Thursday, April 07, 2005

Friday Favorite: Copernic Desktop Search

When it comes to good information on IA, UX, IxD and related subjects, I happily admit to being a packrat. Five years ago, I began saving everything I could find online as PDFs (Adobe Acrobat) and now have more than 2,500 files in my research folder. Yeah, it's obsessive—and a terrific resource provided I can quickly find what I need.

Over the years, I tried a number of different methods for indexing and searching my cache, but never found one that hit the spot. More or less by default, I ended up relying on Acrobat's Catalog function despite its lumbering pace and less than optimal results reporting.
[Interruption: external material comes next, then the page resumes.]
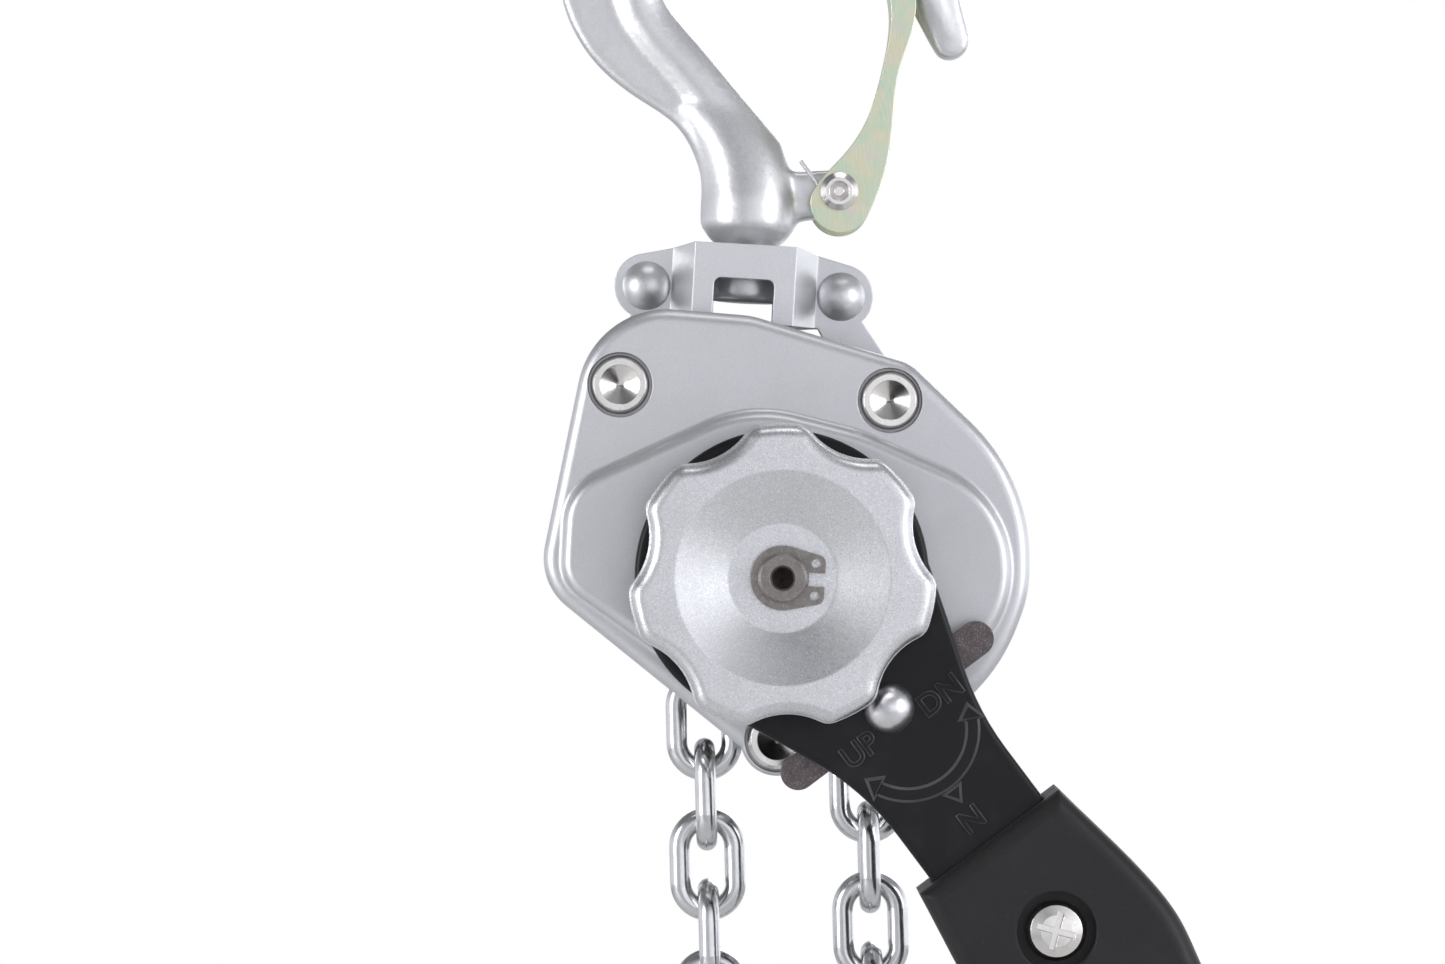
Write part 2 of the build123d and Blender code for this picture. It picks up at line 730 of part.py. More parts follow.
# ================================================================ hooks, their yokes and latches
def hook_body(frame):
    """Forged hook: round bead along the bowl, thinner web along the back, shank with a head."""
    shank_end = -61.9
    with BuildPart() as hook:
        with BuildSketch(elevation(frame, -web_half)):
            with BuildLine():
                Spline(
                    (-8.0, -55.4),
                    (-9.7, -50.3),
                    (-13.0, -45.4),
                    (-19.6, -41.2),
                    (-27.9, -35.0),
                    (-33.4, -26.2),
                    (-34.6, -12.0),
                    (-26.6, 4.6),
                    (-9.0, 13.4),
                    (11.0, 11.6),
                    (25.0, 1.6),
                    (31.3, -12.0),
                    (34.0, -21.0),
                    (36.0, -27.4),
                )
                ThreePointArc((36.0, -27.4), (34.4, -31.0), (30.9, -31.0))
                Spline(
                    (30.9, -31.0),
                    (26.0, -22.8),
                    (21.4, -14.5),
                    (14.6, -6.0),
                    (0.0, 0.0),
                    (-13.0, -5.8),
                    (-17.9, -18.5),
                    (-14.9, -26.4),
                )
                Polyline((-14.9, -26.4), (5.0, -47.4), (7.6, -55.4), (-8.0, -55.4))
            make_face()
        extrude(amount=2 * web_half)
        with BuildLine(elevation(frame)) as bead_path:
            Spline(
                (2.6, -51.0),
                (-6.0, -42.2),
                (-13.3, -34.3),
                (-20.2, -26.5),
                (-22.3, -17.5),
                (-18.0, -4.7),
                (-8.5, 2.8),
                (4.0, 4.3),
                (14.6, -0.5),
                (22.2, -8.2),
            )
        with BuildSketch(Plane(origin=bead_path.line @ 0, z_dir=bead_path.line % 0)):
            Circle(bead_radius)
        sweep()
        tip = elevation(frame).from_local_coords((32.0, -26.8, 0))
        point = tip - bead_path.line @ 1
        with Locations(Location(bead_path.line @ 1)):
            Sphere(bead_radius)
        with BuildSketch(Plane(origin=bead_path.line @ 1, z_dir=point)):
            Circle(bead_radius)
        with BuildSketch(Plane(origin=tip, z_dir=point)):
            Circle(tip_bead)
        loft()
        with Locations(Location(tip)):
            Sphere(tip_bead)
        with BuildSketch(plan(frame, -57.5)):
            Circle(shank_radius)
        with BuildSketch(plan(frame, -49.0, -2.0)):
            Ellipse(7.9, 6.4)
        with BuildSketch(plan(frame, -42.0, -7.6)):
            Ellipse(7.6, 4.6)
        loft()
        with BuildSketch(elevation(frame)):
            with BuildLine():
                Polyline(
                    (0, -57.5),
                    (shank_radius, -57.5),
                    (shank_radius, shank_end),
                    (6.0, -64.8),
                    (neck_radius, -64.8),
                    (neck_radius, -68.4),
                    (head_radius, -68.4),
                    (head_radius, -74.4),
                    (head_radius - 0.5, -74.9),
                    (0, -74.9),
                    close=True,
                )
            make_face()
        revolve(axis=Axis(frame.origin, frame.y_dir))
        with BuildSketch(elevation(frame, -3.2)):
            with Locations((latch_x, latch_z)):
                Circle(4.0)
            with Locations((4.0, latch_z - 1.5)):
                Rectangle(6.0, 7.8)
            make_hull()
            with Locations((latch_x, latch_z)):
                Circle(1.6, mode=Mode.SUBTRACT)
        extrude(amount=6.4)
    return hook


def latch_outline():
    with BuildSketch(Plane.XY, mode=Mode.PRIVATE) as side:
        with BuildLine():
            Spline(
                (latch_x - 4.7, latch_z - 1.0),
                (11.6, -54.0),
                (15.0, -49.8),
                (18.4, -44.6),
                (20.7, -37.7),
                (21.8, -32.0),
                (22.3, -24.5),
                (20.4, -17.8),
            )
            ThreePointArc((20.4, -17.8), (21.4, -15.4), (23.8, -15.8))
            Spline(
                (23.8, -15.8),
                (26.2, -21.0),
                (26.2, -26.2),
                (24.3, -33.5),
                (23.6, -40.0),
                (23.3, -47.5),
                (21.9, -54.5),
                (20.4, -58.8),
            )
            ThreePointArc((20.4, -58.8), (latch_x + 0.2, -62.3), (latch_x - 4.7, latch_z - 1.0))
        make_face()
    return side.sketch_local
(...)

Then I discovered Copernic Desktop Search (CDS).

The surprise was that it took me so long. I've been a happy user of Copernic Agent since its 1.x days, but somehow missed the debut of CDS. Better late than never.

What first attracted me to CDS was its ability to index PDF files and to refine searches to specific file types, dates, sizes and folders. CDS has since added indexing for e-mail (Outlook, Outlook Express and Eudora), music, video and pictures. Depending upon the scope, searches take only a few seconds. Results can be sorted by date, file type and folder and are easily grouped. You can preview specific files within CDS itself. After the initial index is built, CDS is remarkably well behaved; ongoing updates are nearly imperceptible. And it all is wrapped in Copernic's straightforward, no-nonsense UI.

CDS doesn't have the publicity machines of its competitors at Google and Yahoo! And it doesn't have the premium cachet of X1. But in a desktop-to-desktop shootout, I think CDS comes out on top.